My son’s year was persecuted by the year above in his house. Physical punishments were constantly handed out and they were forced to hand over money etc etc. One boy was actually shot at close range with an air rifle. Like any normal person I was utterly horrified by it but when I spoke to the other parents in our year, they didn’t want to know. Even the parents of children my son had been at prep school with and whom I knew well just wanted to pretend it wasn’t happening. It was a hell of a revelation to me as to how far some people are willing to go to protect the image of an institution.

I am just so glad we kept our 2 youngest at home. I wouldn’t swap those precious years with them for anything. Fortunately my son seems to be unscathed by his experience but I can never forgive myself for putting him in that environment.

Nowand4ever · 14/05/2023 17:20

Now without a school name and no news reports (unlikely) it could be simply an indeed very sad yet possibly fictional story to fit a narrative, couldn’t it?

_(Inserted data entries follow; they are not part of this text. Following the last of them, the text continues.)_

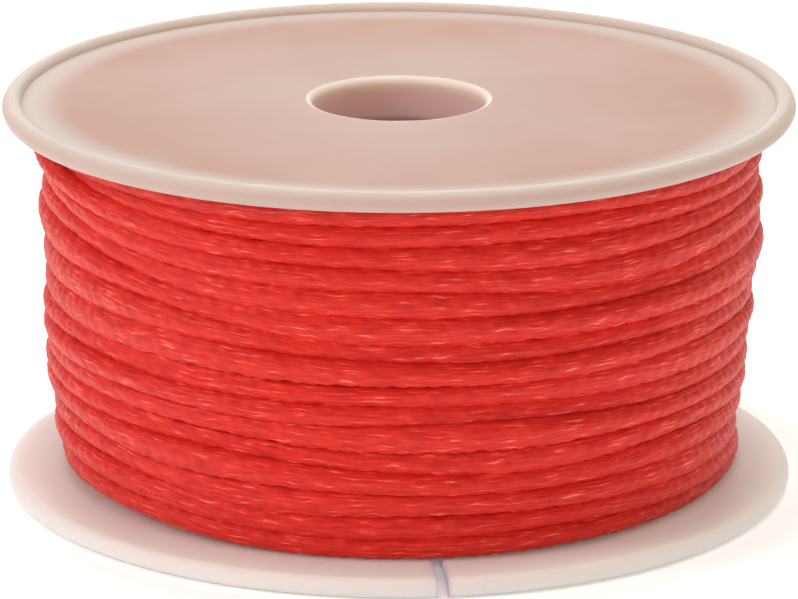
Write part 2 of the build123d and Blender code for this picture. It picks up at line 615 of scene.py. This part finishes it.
def plastic_material(name, off_line_color, painted_over_line, edge, slot_shade=None):
    """Milky plastic, with painted light where the line lies against it.

    Its colour goes from the painted light over the line to the colour away from it between the two
    radii in edge; the bore has separate colours, and the slot colour is painted shade in the slot.
    """
    material, nodes, links, shader = new_material(name)
    shader.inputs["IOR"].default_value = 1.49
    shader.inputs["Specular IOR Level"].default_value = 0.25
    shader.inputs["Subsurface Weight"].default_value = 1.0
    shader.inputs["Subsurface Radius"].default_value = (1.0, 0.8, 0.7)
    shader.inputs["Subsurface Scale"].default_value = 4 * MM
    place = nodes.new("ShaderNodeTexCoord").outputs["Object"]
    cloud = noise(material, place, scale=70.0, detail=4.0)
    from_axis = vector_math(material, "LENGTH", vector_math(material, "MULTIPLY", place, (1, 1, 0)))
    parts = nodes.new("ShaderNodeSeparateXYZ")
    links.new(place, parts.inputs["Vector"])
    height = parts.outputs["Z"]

    # share of the painted light over the line: weaker at the hub, fading past the winding's edge,
    # and patchy
    deeper = map_range(material, from_axis, (HUB_RADIUS, PAINTED_LIGHT_FULL_RADIUS), (PAINTED_LIGHT_AT_HUB, 1.0))
    over = map_range(material, from_axis, edge, (1, 0))
    patchy = map_range(material, cloud, NOISE_RANGE, PAINTED_LIGHT_PATCHES)
    even = number_math(material, "MULTIPLY", deeper, over)
    through = number_math(material, "MULTIPLY", even, patchy)
    color = blend(material, through, off_line_color, painted_over_line)

    # The bore: the mouth's plastic colour, then deeper down the painted red of the line showing
    # through the hub.
    below = map_range(material, height, BORE_MOUTH_DEPTH, (1, 0))
    inside = map_range(material, from_axis, BORE_EDGE, (1, 0))
    bore_color = blend(material, below, BORE_MOUTH_COLOR, BORE_PAINTED_RED)
    color = blend(material, inside, color, bore_color)
    # painted shade on the walls of the slot
    if slot_shade:
        color = blend(material, slot_shade_mask(material, place), color, slot_shade)
    links.new(color, shader.inputs["Base Color"])
    rough = map_range(material, cloud, NOISE_RANGE, ROUGHNESS_PATCHES)
    links.new(rough, shader.inputs["Roughness"])
    add_bump(material, cloud, strength=0.12, distance=0.2 * MM)
    return material


def give_material(node, material):
    """A material on a CAD node, in place of the one it comes with."""
    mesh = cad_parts[node].data
    mesh.materials.clear()
    mesh.materials.append(material)


make_camera()
make_line(line_material())
# The upper flange and the hub are painted, over the line, with the line's red light showing through
# them.
upper_plastic = plastic_material(
    "upper_plastic",
    off_line_color=(0.48, 0.425, 0.39),
    painted_over_line=(0.435, 0.255, 0.205),
    edge=(31.0 * MM, 35.0 * MM),
)
# The lower flange is lightened with painted light, as if the white floor glowed through it, most
# over the line.
lower_plastic = plastic_material(
    "lower_plastic",
    off_line_color=(0.77, 0.84, 0.79),
    painted_over_line=(0.95, 0.95, 0.90),
    edge=(30.5 * MM, 34.5 * MM),
    # painted shade on the slot's walls
    slot_shade=(0.66, 0.65, 0.76),
)
give_material("lower_flange", lower_plastic)
give_material("upper_flange", upper_plastic)
give_material("hub_tube", upper_plastic)
make_floor()
make_lights()
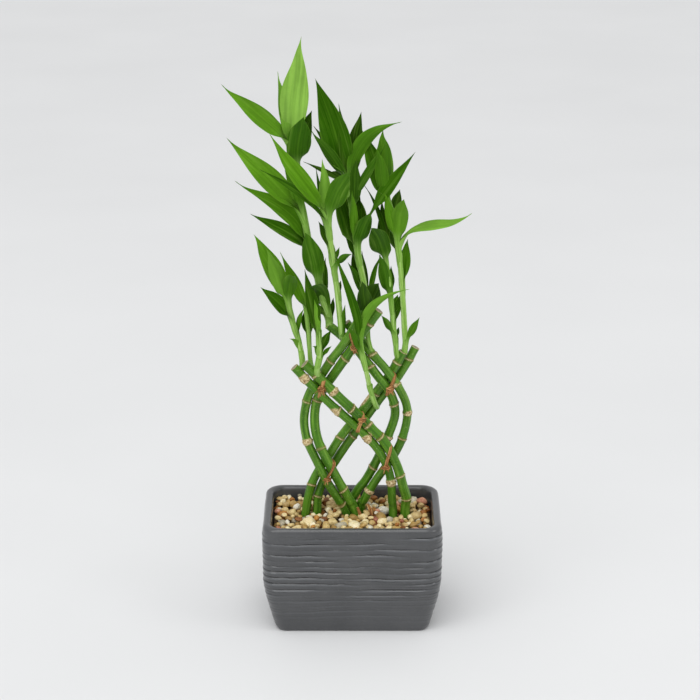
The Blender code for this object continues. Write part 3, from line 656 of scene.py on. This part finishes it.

Hippyhippybake · 14/05/2023 17:50

Why do you think there were no news reports? My point was simply that the press didn’t connect the dots as to the fact that this one school had suffered 3 suicides in 6 years. I actually just googled and discovered another suicide a few years earlier which makes 4. I really support the current push to force universities to publicly report suicide numbers and think this should extend to all schools.